Leading critics have praised The Birth of a Nation on artistic grounds, and even moral grounds. Roger Ebert wrote that Griffith “demonstrated to every filmmaker and moviegoer who followed him what a movie was, and what a movie could be.”
James Agee, mourning Griffith’s death in 1948, wrote: “For all its imperfections and absurdities it is equal, in fact, to the best work that has been done in this country. And among moving pictures it is alone.”
The Tennessee-born Agee lamented that criticism of the movie had led to its being restricted, or abridged. “At best, this is nonsense, and at worst, it is vicious nonsense. Even if it were an anti-Negro movie, a work of such quality should be shown, and shown whole. But the accusation is unjust. Griffith went to almost preposterous lengths to be fair to the Negroes as he understood them, and he understood them as a good type of Southerner does.”
Black filmmakers responded forcefully to The Birth of a Nation. In 1919, Oscar Micheaux made Within Our Gates, a blunt portrait of white violence. In 1980, Spike Lee was a film major at New York University when he completed the 20-minute The Answer, in which a young black screenwriter is asked by a Hollywood studio to turn out a script for a remake of The Birth of a Nation.

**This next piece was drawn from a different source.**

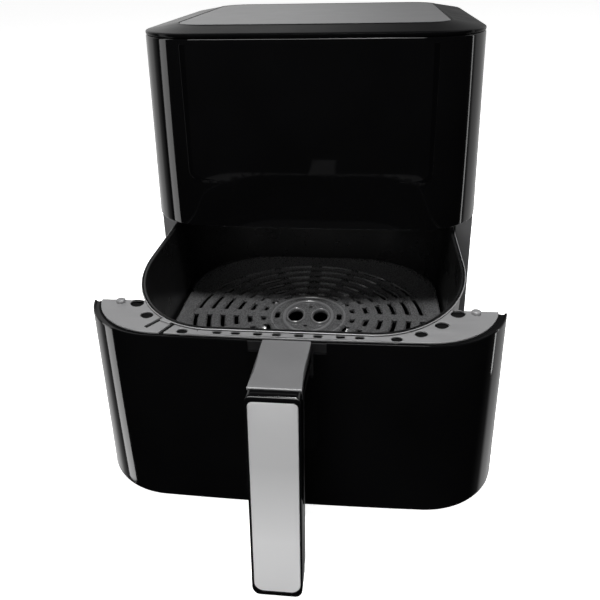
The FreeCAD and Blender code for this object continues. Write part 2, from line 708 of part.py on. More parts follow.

Paul D. Miller, aka the hip-hop and performance artist DJ Spooky, saw The Birth of a Nation while attending Bowdoin College and recalled how it echoed in his mind “because of so many of the issues that keep resurfacing in American culture.” In 2004, DJ Spooky premiered Rebirth of a Nation, a multimedia stage event and later a film that remixed excerpts from Griffith’s movie with contemporary images, music and commentary.
Miller finds The Birth of a Nation so influential, technically and aesthetically, he even thought about it while designing his iPad app.
“As much as possible I want to think about mobile media as the inheritors of the cinematic imaginary,” he wrote in an e-mail. “Cellphones, tablets, and other portable media have set the stage for a new kind of multimedia experience. Birth of a Nation set the tone for that as well.”